Task statement:
Up to and including the line that contains "return box +", write out each line of the material from its first line, exactly.

§

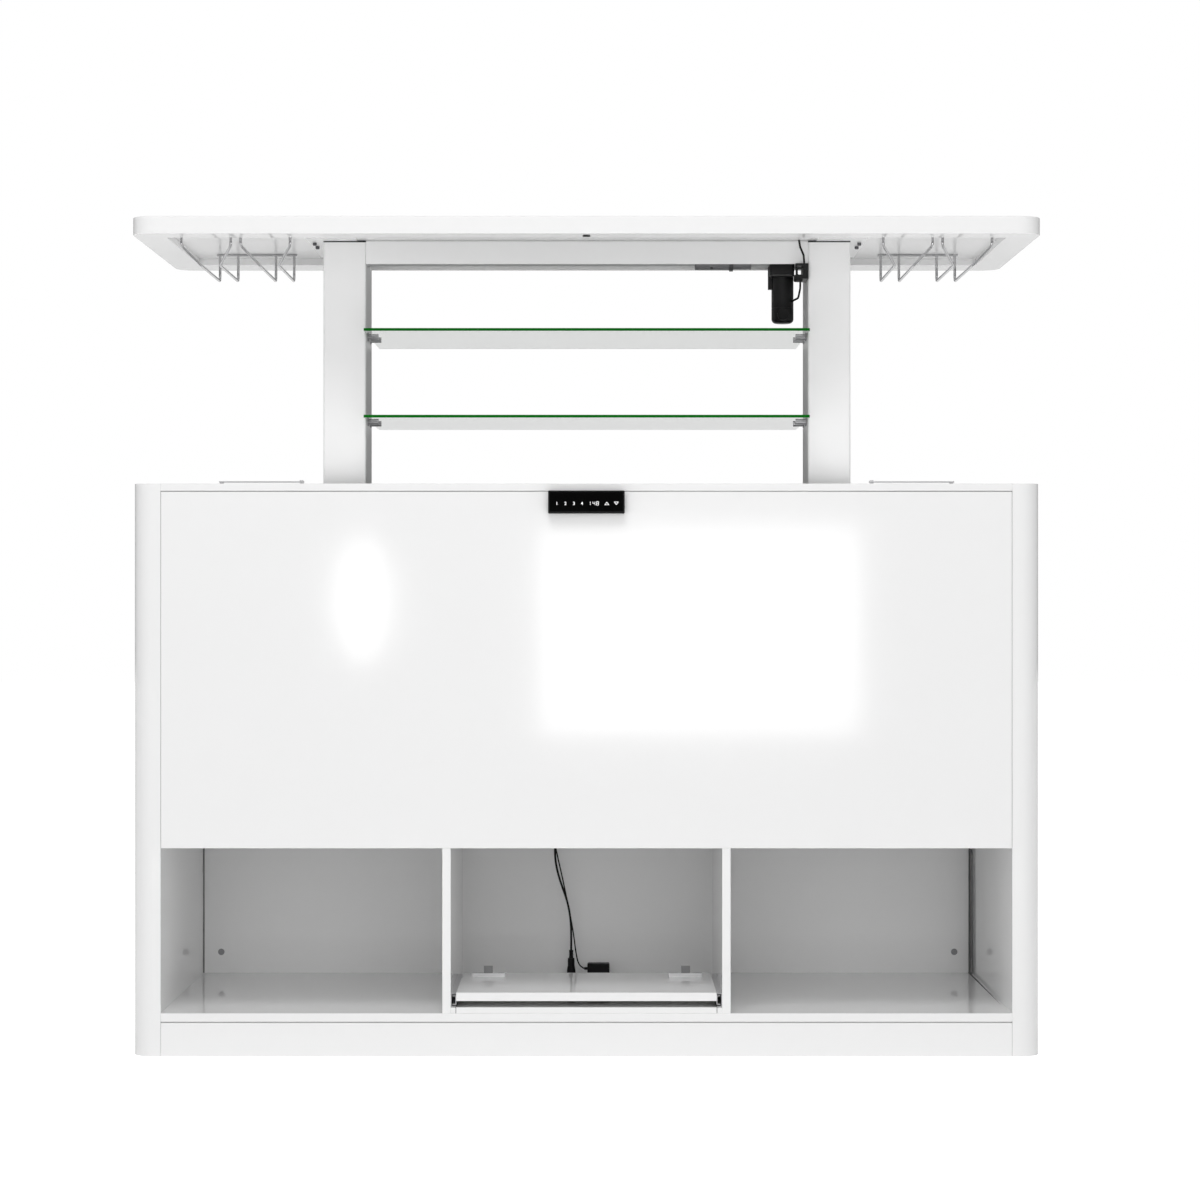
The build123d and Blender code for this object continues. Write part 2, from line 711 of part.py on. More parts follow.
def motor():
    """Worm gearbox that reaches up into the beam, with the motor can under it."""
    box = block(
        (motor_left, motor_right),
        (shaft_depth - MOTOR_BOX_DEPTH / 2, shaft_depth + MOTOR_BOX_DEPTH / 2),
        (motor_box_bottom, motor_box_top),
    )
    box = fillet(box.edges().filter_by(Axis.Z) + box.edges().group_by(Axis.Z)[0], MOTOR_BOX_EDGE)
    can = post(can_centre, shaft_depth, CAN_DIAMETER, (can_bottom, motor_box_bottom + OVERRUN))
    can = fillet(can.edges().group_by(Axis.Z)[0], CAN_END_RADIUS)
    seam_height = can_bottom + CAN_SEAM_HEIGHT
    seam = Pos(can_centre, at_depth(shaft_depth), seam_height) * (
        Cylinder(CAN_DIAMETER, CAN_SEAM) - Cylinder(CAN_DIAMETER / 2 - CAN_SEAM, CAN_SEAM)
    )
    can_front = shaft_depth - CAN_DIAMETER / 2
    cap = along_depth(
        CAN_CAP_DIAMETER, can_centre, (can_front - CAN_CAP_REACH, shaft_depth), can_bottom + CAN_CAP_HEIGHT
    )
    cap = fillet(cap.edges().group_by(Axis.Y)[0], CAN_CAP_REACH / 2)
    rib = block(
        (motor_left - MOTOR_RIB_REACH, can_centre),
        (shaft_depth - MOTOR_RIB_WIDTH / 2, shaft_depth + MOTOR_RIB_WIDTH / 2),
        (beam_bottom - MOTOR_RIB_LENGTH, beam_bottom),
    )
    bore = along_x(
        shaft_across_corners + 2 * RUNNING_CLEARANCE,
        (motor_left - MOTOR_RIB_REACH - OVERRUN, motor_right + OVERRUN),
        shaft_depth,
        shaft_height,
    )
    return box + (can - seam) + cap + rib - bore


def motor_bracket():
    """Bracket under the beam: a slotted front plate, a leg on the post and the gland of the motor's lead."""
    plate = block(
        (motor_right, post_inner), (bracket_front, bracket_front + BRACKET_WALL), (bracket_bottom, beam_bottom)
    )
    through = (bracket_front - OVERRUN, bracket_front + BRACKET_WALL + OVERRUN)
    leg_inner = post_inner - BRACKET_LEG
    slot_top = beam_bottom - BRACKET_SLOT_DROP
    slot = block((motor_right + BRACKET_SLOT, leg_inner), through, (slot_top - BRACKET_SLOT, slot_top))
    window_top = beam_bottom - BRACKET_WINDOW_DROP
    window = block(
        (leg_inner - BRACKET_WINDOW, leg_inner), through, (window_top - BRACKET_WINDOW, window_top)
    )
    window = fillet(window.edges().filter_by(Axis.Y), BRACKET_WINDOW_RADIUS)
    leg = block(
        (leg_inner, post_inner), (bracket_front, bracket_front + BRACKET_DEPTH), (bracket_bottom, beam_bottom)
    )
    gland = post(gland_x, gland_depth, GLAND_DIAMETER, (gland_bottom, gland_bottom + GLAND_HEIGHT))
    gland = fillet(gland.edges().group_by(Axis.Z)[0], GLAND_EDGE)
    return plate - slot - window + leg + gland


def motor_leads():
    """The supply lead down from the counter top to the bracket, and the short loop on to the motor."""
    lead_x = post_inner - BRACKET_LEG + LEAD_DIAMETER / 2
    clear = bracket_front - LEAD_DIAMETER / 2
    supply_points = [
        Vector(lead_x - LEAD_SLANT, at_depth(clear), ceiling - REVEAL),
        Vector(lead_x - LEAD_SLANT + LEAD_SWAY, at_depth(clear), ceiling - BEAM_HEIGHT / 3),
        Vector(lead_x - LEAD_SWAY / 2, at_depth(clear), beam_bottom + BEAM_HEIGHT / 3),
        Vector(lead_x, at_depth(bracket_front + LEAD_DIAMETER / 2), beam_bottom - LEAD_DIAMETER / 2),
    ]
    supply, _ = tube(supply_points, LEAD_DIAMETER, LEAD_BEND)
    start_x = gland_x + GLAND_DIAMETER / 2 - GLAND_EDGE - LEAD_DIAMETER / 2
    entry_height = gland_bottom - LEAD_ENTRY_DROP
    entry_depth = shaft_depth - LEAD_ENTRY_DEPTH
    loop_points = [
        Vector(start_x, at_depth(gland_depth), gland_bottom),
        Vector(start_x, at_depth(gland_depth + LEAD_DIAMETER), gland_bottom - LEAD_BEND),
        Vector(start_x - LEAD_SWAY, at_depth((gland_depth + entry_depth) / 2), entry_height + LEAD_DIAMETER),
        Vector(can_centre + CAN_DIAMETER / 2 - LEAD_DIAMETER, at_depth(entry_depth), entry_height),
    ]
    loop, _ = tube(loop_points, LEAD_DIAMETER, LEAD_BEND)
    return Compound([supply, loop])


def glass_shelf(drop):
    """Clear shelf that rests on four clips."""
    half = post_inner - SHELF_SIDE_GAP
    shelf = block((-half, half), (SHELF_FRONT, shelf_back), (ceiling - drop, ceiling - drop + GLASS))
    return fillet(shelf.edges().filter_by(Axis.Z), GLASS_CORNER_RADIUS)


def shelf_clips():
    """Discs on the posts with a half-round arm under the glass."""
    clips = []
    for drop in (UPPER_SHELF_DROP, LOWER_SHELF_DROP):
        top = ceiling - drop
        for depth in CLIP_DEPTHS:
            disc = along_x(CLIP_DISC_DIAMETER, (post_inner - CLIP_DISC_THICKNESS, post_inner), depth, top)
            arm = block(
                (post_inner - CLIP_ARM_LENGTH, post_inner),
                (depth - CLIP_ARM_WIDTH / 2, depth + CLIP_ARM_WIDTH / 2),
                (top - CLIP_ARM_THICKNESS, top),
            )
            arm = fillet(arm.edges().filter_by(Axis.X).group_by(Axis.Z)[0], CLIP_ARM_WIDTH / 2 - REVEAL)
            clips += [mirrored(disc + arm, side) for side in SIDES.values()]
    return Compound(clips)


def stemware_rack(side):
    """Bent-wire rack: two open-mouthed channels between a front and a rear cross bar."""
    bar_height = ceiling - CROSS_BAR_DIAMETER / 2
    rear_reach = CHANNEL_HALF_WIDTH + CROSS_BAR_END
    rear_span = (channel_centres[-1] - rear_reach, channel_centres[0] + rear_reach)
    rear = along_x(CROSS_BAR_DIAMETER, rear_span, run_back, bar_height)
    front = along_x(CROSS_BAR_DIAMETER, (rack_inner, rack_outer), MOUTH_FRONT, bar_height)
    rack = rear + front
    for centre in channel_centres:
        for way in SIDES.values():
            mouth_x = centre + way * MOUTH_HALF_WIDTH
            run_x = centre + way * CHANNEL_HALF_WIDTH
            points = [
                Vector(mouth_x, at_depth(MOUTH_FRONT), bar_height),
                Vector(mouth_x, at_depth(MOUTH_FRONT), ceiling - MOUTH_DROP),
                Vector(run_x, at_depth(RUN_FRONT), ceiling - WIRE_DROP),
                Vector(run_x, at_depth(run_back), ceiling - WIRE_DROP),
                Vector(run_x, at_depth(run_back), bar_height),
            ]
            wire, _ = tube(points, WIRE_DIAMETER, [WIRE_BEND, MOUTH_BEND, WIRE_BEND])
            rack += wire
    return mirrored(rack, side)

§

Task result:
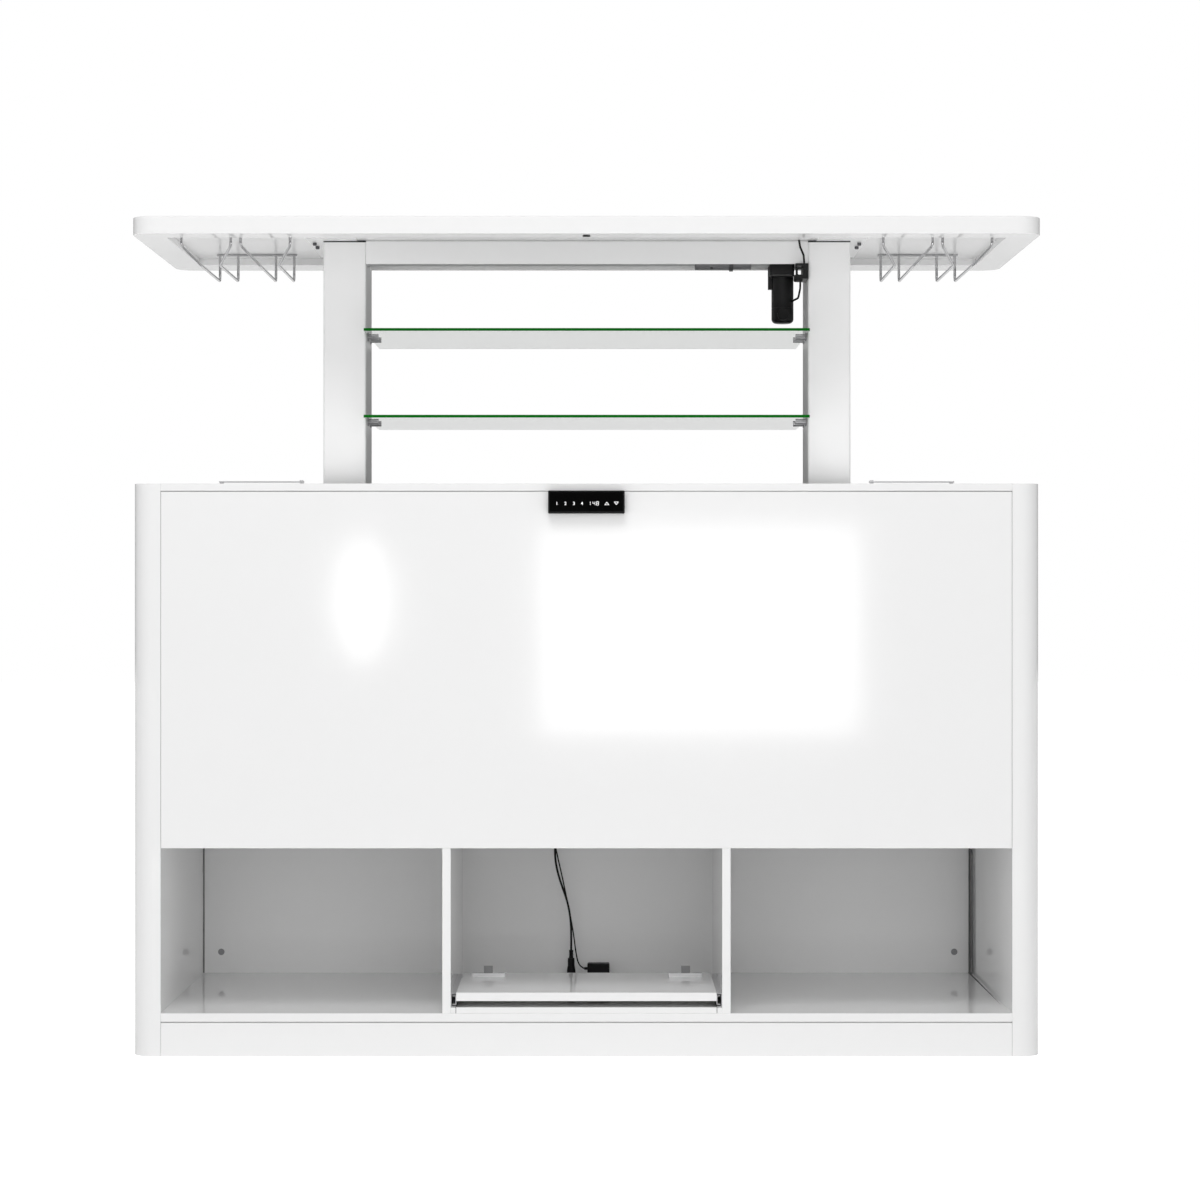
The build123d and Blender code for this object continues. Write part 2, from line 711 of part.py on. More parts follow.
def motor():
    """Worm gearbox that reaches up into the beam, with the motor can under it."""
    box = block(
        (motor_left, motor_right),
        (shaft_depth - MOTOR_BOX_DEPTH / 2, shaft_depth + MOTOR_BOX_DEPTH / 2),
        (motor_box_bottom, motor_box_top),
    )
    box = fillet(box.edges().filter_by(Axis.Z) + box.edges().group_by(Axis.Z)[0], MOTOR_BOX_EDGE)
    can = post(can_centre, shaft_depth, CAN_DIAMETER, (can_bottom, motor_box_bottom + OVERRUN))
    can = fillet(can.edges().group_by(Axis.Z)[0], CAN_END_RADIUS)
    seam_height = can_bottom + CAN_SEAM_HEIGHT
    seam = Pos(can_centre, at_depth(shaft_depth), seam_height) * (
        Cylinder(CAN_DIAMETER, CAN_SEAM) - Cylinder(CAN_DIAMETER / 2 - CAN_SEAM, CAN_SEAM)
    )
    can_front = shaft_depth - CAN_DIAMETER / 2
    cap = along_depth(
        CAN_CAP_DIAMETER, can_centre, (can_front - CAN_CAP_REACH, shaft_depth), can_bottom + CAN_CAP_HEIGHT
    )
    cap = fillet(cap.edges().group_by(Axis.Y)[0], CAN_CAP_REACH / 2)
    rib = block(
        (motor_left - MOTOR_RIB_REACH, can_centre),
        (shaft_depth - MOTOR_RIB_WIDTH / 2, shaft_depth + MOTOR_RIB_WIDTH / 2),
        (beam_bottom - MOTOR_RIB_LENGTH, beam_bottom),
    )
    bore = along_x(
        shaft_across_corners + 2 * RUNNING_CLEARANCE,
        (motor_left - MOTOR_RIB_REACH - OVERRUN, motor_right + OVERRUN),
        shaft_depth,
        shaft_height,
    )
    return box + (can - seam) + cap + rib - bore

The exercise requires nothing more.